In June 2023, Spain rolled out the EU Blue Card, which requires an employment contract lasting for at least six months that will pay you 1.5 times the average gross annual salary, which based on 2022 salary figures, comes to €38,000 a year. 



From the start of November, the minimum salary eligible for a work permit is set to more than double to 80 percent of the median salary, or €28,500  (328,320 kronor) a year. Next year, the government plans to hike the minimum salary to the full median salary, with exceptions brought in for key professions. 

Currently the minimum salary eligible for a work permit is around €13,500 a year (156,000 kronor). To be eligible for a work permit, an applicant's salary and employment conditions must today match those agreed with unions under collective bargaining agreements. 

While the European Blue Card exists in Sweden, it is hardly used, as the minimum salary of €65,000 has been so much higher than that applied for a standard work permit application. 

READ ALSO: How Sweden's new work permit threshold will work in practice 



Austria in October 2022 completely reformed its Red-White-Red work permit card system for highly skilled work migrants to make it the centre of a new points-based work migration system. Very Highly Qualified Workers, Skilled Workers in Shortage Occupations, Other Key Workers, Self-Employed workers and Start-Up Workers are all eligible for Red-White-Red cards. 
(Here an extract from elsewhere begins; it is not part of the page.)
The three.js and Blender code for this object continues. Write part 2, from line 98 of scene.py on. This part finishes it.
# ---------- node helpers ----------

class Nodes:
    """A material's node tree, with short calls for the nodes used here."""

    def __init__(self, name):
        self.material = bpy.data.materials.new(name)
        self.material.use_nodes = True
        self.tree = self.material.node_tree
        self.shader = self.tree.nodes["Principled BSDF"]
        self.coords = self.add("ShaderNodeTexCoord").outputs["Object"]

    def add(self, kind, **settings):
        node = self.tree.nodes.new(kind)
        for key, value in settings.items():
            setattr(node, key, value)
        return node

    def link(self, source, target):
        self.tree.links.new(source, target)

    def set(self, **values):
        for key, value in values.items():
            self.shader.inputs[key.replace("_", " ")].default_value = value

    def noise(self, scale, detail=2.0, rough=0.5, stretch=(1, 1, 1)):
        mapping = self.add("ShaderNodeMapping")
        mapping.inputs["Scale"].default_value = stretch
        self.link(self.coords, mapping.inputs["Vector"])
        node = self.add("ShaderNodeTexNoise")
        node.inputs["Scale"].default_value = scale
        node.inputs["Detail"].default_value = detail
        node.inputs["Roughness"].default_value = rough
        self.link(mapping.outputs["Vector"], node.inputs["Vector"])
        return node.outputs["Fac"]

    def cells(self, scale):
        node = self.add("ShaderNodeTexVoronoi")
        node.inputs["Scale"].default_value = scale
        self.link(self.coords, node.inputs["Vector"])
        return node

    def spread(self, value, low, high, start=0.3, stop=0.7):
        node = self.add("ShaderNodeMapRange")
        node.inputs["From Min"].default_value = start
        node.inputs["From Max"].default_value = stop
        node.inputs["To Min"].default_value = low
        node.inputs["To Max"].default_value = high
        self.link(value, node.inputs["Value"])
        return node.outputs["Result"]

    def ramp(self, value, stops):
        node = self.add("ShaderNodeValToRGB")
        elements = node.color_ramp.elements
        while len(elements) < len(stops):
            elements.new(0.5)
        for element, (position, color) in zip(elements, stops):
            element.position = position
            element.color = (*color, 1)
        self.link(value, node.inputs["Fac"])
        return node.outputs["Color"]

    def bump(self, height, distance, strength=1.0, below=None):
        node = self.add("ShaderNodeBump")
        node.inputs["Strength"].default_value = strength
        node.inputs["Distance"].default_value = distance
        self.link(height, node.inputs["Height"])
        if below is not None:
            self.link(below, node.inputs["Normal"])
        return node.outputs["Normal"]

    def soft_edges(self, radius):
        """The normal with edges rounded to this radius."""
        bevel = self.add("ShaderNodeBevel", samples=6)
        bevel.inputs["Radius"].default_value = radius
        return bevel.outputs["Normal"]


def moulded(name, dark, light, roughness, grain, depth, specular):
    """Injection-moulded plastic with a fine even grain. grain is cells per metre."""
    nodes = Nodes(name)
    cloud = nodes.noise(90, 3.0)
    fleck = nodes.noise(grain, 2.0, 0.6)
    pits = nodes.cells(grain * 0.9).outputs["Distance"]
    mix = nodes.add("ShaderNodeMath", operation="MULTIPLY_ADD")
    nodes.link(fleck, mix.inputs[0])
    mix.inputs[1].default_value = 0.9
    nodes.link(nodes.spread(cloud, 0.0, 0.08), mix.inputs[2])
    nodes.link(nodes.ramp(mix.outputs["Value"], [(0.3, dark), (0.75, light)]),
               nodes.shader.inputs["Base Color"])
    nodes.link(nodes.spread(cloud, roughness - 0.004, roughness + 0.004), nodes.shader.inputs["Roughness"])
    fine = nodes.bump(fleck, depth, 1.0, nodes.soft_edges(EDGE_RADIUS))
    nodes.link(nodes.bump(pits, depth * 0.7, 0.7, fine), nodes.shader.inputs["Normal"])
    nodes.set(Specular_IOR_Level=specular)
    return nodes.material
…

For the first two of these, there is no minimum salary required. 'Other Key Workers' must earn €35,100. Self-employed workers need to show their role involves the transfer of at least €100,000 in capital to Austria, and Start-up Founders need to show they have start-up capital of at least €30,000 in the company and at least a 50 percent stake. 

The Blue Card is also popular among non-EU citizens seeking work in Austria, with the minimum salary currently set at €45,595. 
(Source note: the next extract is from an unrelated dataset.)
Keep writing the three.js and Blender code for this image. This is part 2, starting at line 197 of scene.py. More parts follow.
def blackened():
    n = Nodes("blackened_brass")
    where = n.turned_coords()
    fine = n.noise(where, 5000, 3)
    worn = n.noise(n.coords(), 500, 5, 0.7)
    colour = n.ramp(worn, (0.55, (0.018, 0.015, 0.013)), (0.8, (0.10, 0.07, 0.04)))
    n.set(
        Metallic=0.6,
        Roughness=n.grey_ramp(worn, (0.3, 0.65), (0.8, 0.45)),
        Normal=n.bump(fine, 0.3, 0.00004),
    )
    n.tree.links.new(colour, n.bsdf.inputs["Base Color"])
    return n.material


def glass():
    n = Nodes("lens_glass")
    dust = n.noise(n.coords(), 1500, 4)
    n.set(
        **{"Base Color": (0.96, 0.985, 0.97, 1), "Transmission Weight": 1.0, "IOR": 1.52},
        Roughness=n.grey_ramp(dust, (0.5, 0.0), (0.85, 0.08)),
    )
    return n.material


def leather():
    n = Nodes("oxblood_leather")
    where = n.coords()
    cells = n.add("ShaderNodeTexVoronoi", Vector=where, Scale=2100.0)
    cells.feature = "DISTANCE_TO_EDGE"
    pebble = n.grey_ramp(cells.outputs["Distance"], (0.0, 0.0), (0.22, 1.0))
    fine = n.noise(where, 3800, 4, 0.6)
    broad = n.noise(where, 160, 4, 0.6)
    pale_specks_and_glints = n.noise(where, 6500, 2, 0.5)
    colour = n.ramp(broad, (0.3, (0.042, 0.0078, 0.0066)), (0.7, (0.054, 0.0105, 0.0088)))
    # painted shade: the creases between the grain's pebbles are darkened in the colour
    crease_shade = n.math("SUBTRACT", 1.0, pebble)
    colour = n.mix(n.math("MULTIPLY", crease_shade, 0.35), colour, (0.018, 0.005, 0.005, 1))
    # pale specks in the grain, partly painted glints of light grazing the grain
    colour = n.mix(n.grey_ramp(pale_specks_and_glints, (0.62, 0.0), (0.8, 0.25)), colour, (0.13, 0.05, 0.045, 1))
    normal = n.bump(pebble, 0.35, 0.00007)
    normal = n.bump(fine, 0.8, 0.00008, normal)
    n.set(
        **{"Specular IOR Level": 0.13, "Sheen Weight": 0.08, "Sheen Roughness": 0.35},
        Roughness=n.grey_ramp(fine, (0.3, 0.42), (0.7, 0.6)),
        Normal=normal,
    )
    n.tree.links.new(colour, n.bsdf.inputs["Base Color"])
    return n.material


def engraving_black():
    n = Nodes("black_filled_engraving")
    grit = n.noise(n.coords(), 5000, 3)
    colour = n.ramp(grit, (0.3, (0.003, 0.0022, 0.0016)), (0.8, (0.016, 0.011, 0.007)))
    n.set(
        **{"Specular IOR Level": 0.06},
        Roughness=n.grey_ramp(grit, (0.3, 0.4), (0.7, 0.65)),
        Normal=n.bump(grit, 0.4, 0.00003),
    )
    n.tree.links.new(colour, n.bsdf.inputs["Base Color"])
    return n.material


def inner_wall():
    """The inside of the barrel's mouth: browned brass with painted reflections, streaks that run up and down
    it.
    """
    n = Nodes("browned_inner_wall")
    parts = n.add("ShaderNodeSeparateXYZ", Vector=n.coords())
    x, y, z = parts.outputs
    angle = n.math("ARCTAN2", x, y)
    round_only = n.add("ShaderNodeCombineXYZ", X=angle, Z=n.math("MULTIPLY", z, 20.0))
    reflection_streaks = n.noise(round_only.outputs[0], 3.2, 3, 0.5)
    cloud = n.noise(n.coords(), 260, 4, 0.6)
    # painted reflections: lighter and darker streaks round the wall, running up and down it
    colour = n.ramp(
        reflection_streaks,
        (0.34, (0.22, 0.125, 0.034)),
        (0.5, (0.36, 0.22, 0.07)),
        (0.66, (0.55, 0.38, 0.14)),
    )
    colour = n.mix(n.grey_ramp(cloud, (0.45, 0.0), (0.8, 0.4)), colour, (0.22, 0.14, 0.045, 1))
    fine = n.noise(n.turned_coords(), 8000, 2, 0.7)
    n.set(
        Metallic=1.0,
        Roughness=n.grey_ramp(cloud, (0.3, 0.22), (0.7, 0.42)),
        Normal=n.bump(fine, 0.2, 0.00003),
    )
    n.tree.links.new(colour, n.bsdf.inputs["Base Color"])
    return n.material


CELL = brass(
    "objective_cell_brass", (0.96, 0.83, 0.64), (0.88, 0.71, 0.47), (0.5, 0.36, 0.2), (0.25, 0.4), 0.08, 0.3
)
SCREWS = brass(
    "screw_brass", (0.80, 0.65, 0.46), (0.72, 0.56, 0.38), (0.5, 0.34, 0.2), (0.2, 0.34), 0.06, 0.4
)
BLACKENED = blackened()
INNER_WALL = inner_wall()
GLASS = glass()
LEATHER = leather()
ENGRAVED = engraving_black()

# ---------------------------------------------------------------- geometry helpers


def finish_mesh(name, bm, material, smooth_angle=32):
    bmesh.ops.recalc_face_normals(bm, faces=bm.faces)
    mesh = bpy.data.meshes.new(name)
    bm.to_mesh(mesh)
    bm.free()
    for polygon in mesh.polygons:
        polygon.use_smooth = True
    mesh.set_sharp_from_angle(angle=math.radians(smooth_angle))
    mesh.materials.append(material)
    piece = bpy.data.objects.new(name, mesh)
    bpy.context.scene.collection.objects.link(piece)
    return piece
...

Switzerland has a restrictive, quota-based work permit system, with employers who want to hire from outside the EU needing to secure one of the relatively few permits issued each year. 
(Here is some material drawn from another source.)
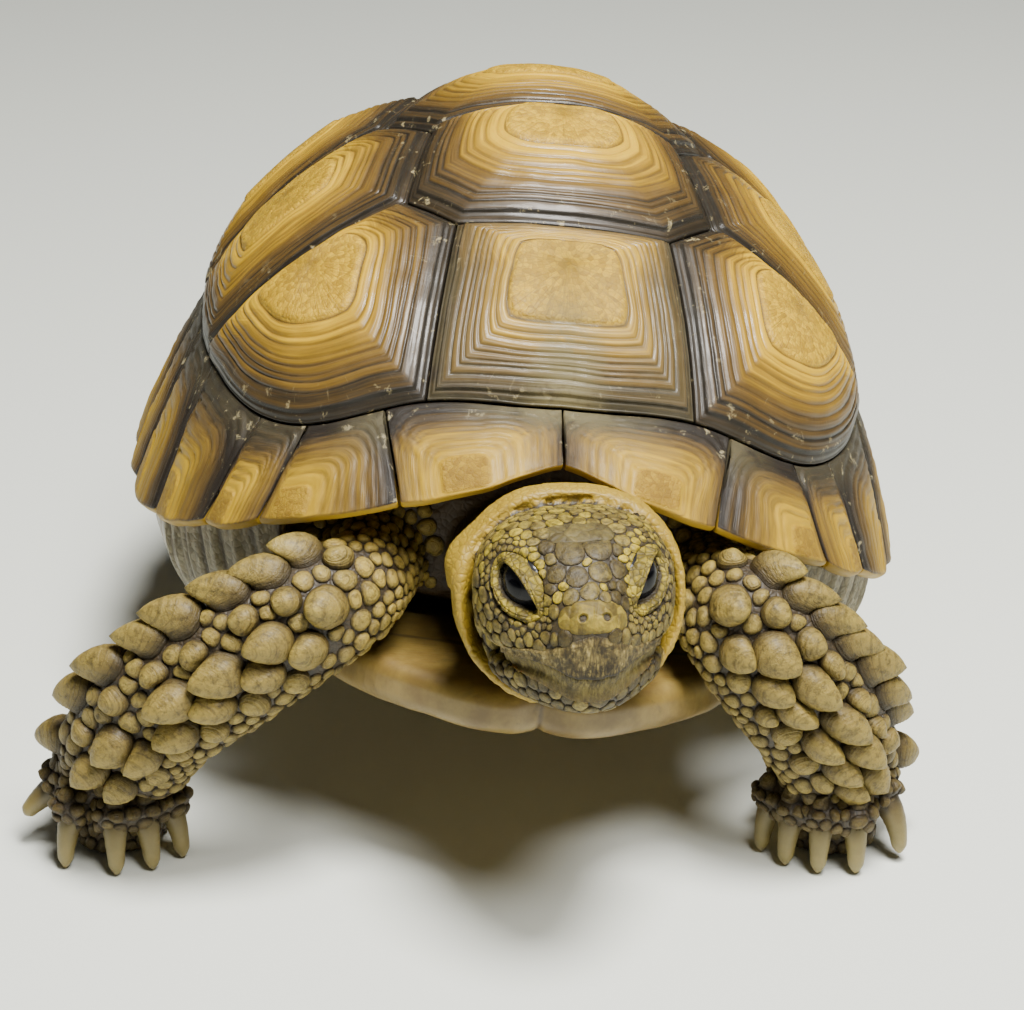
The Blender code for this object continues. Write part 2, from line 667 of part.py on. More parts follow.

In 2023, the federal government issued 8,500 permits for third-country employees (with UK nationals excepted). 

Employers must first apply to their Canton's immigration authority, explaining why they need to hire a non-EU national. If the Canton wants to grant a permit, it forwards the application to the State Secretariat for Migration, which reviews applications "according to admission criteria that apply to the whole of Switzerland". If it is accepted, the Canton can then issue a work visa. 

There is no minimum salary requirement. 

As Switzerland is outside the EU, the EU's Blue Card Scheme does not apply. 

READ ALSO: Is a job offer enough to work in Switzerland as a non-EU/EFTA citizen?



In April, Denmark brought in its Supplementary Pay Limit Scheme, which cuts the minimum salary for non-EU citizens hired to work in Denmark to 375,000 kroner (€50,269) per year. The scheme only applies so long as unemployment in Denmark is below 3.75 percent. If it rises above this, applicants need to use the older Pay Limit Scheme, where the salary limit is currently 448,000 kroner (€62,319) a year. 

People from non-EU countries can also receive work permits under the two "Positive List" schemes for workers who have a higher education or set of specific skills of which there is a shortage in the country. There is no minimum salary threshold for these schemes, but pay and conditions must meet Danish standards. 

Due to Denmark's opt-out from EU rules on Justice and Home affairs, the EU Blue Card does not apply in Denmark. 



Skilled workers from non-EU/non-EFTA countries applying for a work permit in Norway need to receive a salary which is considered "normal in Norway". 

For roles covered by union collective bargaining agreements, which includes most jobs, this is set at the wage rate for the position agreed by unions. 

For industries with no such agreement, the minimum salary threshold is 480,900 Norwegian kroner per year pre-tax (€41,490) if the position requires a Master's degree and 448,900 kroner (€38,723) if it only required a Bachelor's degree. 

As Norway is not an EU country, it is not covered by the EU Blue Card Scheme.